There are bazillions of refinements that can be performed, but it doesn't serve a lot of purpose to discuss them right now.

I have a previous first-take at calculating ssa_name pressure, but nothing beyond that. (ssa-pressure-branch). The fastest approach would be to first take that pressure code, and quickly add the remaining bits to handle simple loads and see if there appears to be enough benefit to continue the work.

One of the primary reasons I think there may be some benefit to this is that non-virtual SSA_NAMESs map to registers at out-of-ssa/expand time. Local variables are loaded into an ssa_name/register and are kept there for their lifetime. Overlapping live ranges are given distinct variables, so when it comes to spilling, we don't have to alias analysis, etc. The net effect of "spilling" here is to simply keep the local variable in memory instead of trying to keep it in a register when we go to RTL. for instance:

a_2 = a
...
a_6 = a_2 + 5
..
b_5 = a_2 * h_3

if a_2 is selected for spilling, the resulting code is simply:

...
a_88 = a
a_6 = a_88 + 5
...
a_89 = a
b_5 = a_89 * h_3

TER already helps with register pressure a bit. When an SSA_NAME is substituted into an expression, the register pressure between the original load location and its use is reduced. TER will currently *only* substitute SSA_NAMES into expressions when there is a single use of the SSA_NAME. There are many times when an SSA_NAME is used a couple of times, and if TER had substituted them the results would be better.

This pressure reduction mechanism can trigger TER automatically if the pressure is high enough. In this example, a_88 and a_89 would both substituted by TER (since they are single def/use), and the desired result is achieved:
...
a = a + 5
...
a = a * h_3

This same mechanism will also result in TER picking up some things that use to cross block boundaries when the situation is appropriate.
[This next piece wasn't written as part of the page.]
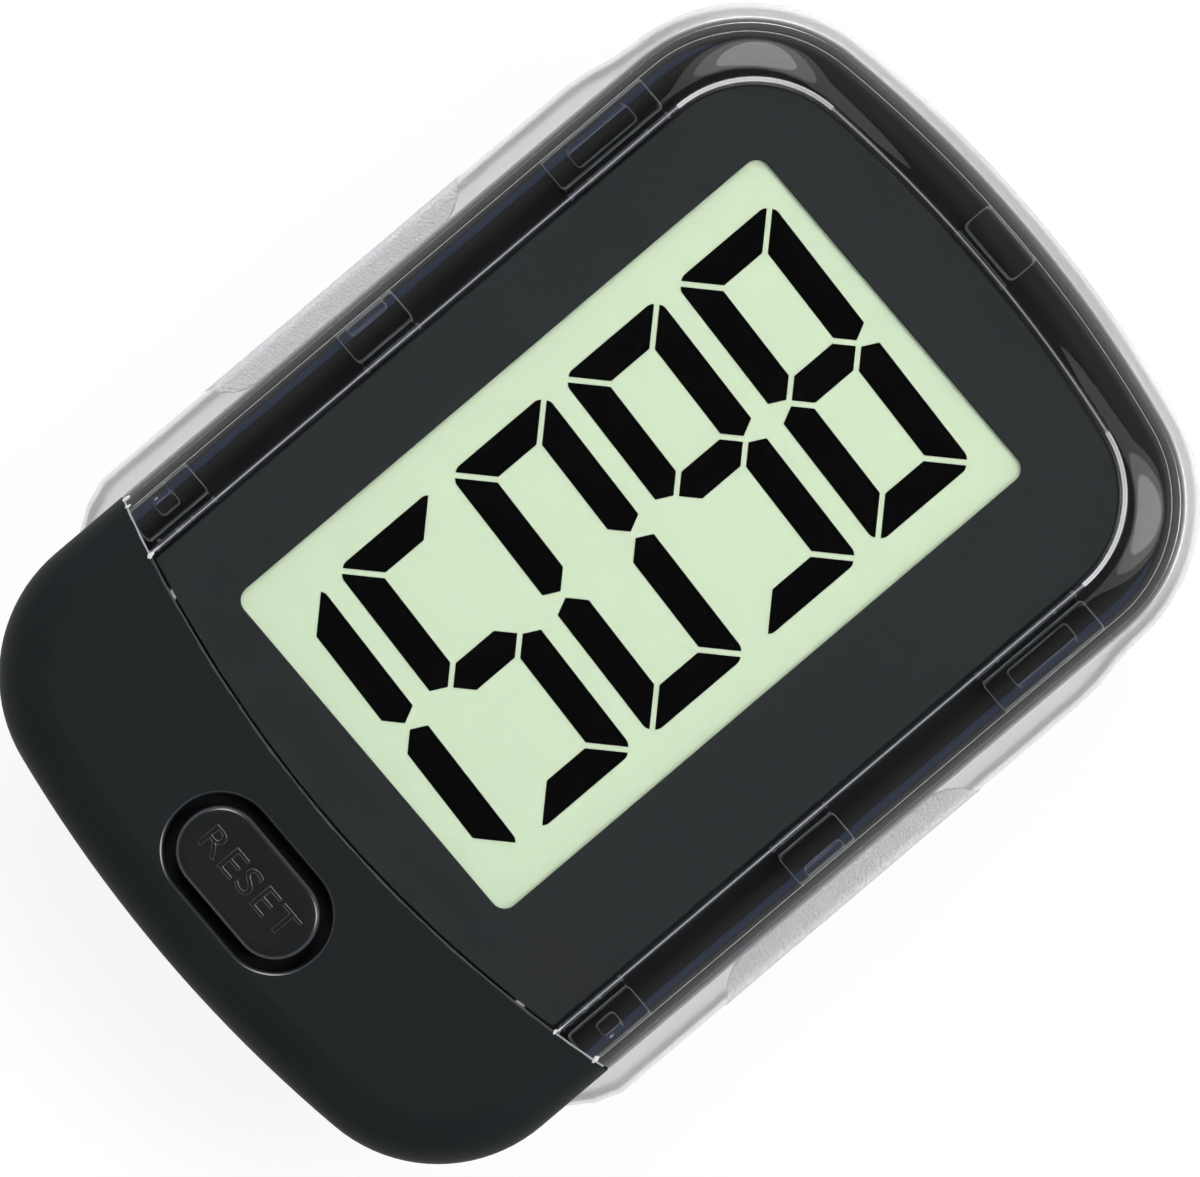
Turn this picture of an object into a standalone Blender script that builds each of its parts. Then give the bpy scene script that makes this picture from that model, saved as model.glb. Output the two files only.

The second stage might be to look at SSA_NAMES which are expressions. Any SSA_NAME which is calculated as an expression would simply be stored/loaded to a new temp:

a_2 = b_6 + c_2
...
g_9 = a_2 * 2

becomes

a_2 = b_6 + c_2
tmp.9 = a_2
...
a_88 = tmp.9
g_9 = a_88 * 2


If this also shows some promise of being useful, then we can start looking at rematerializing expressions and other such enhancements which appear to be worthwhile and easy to do.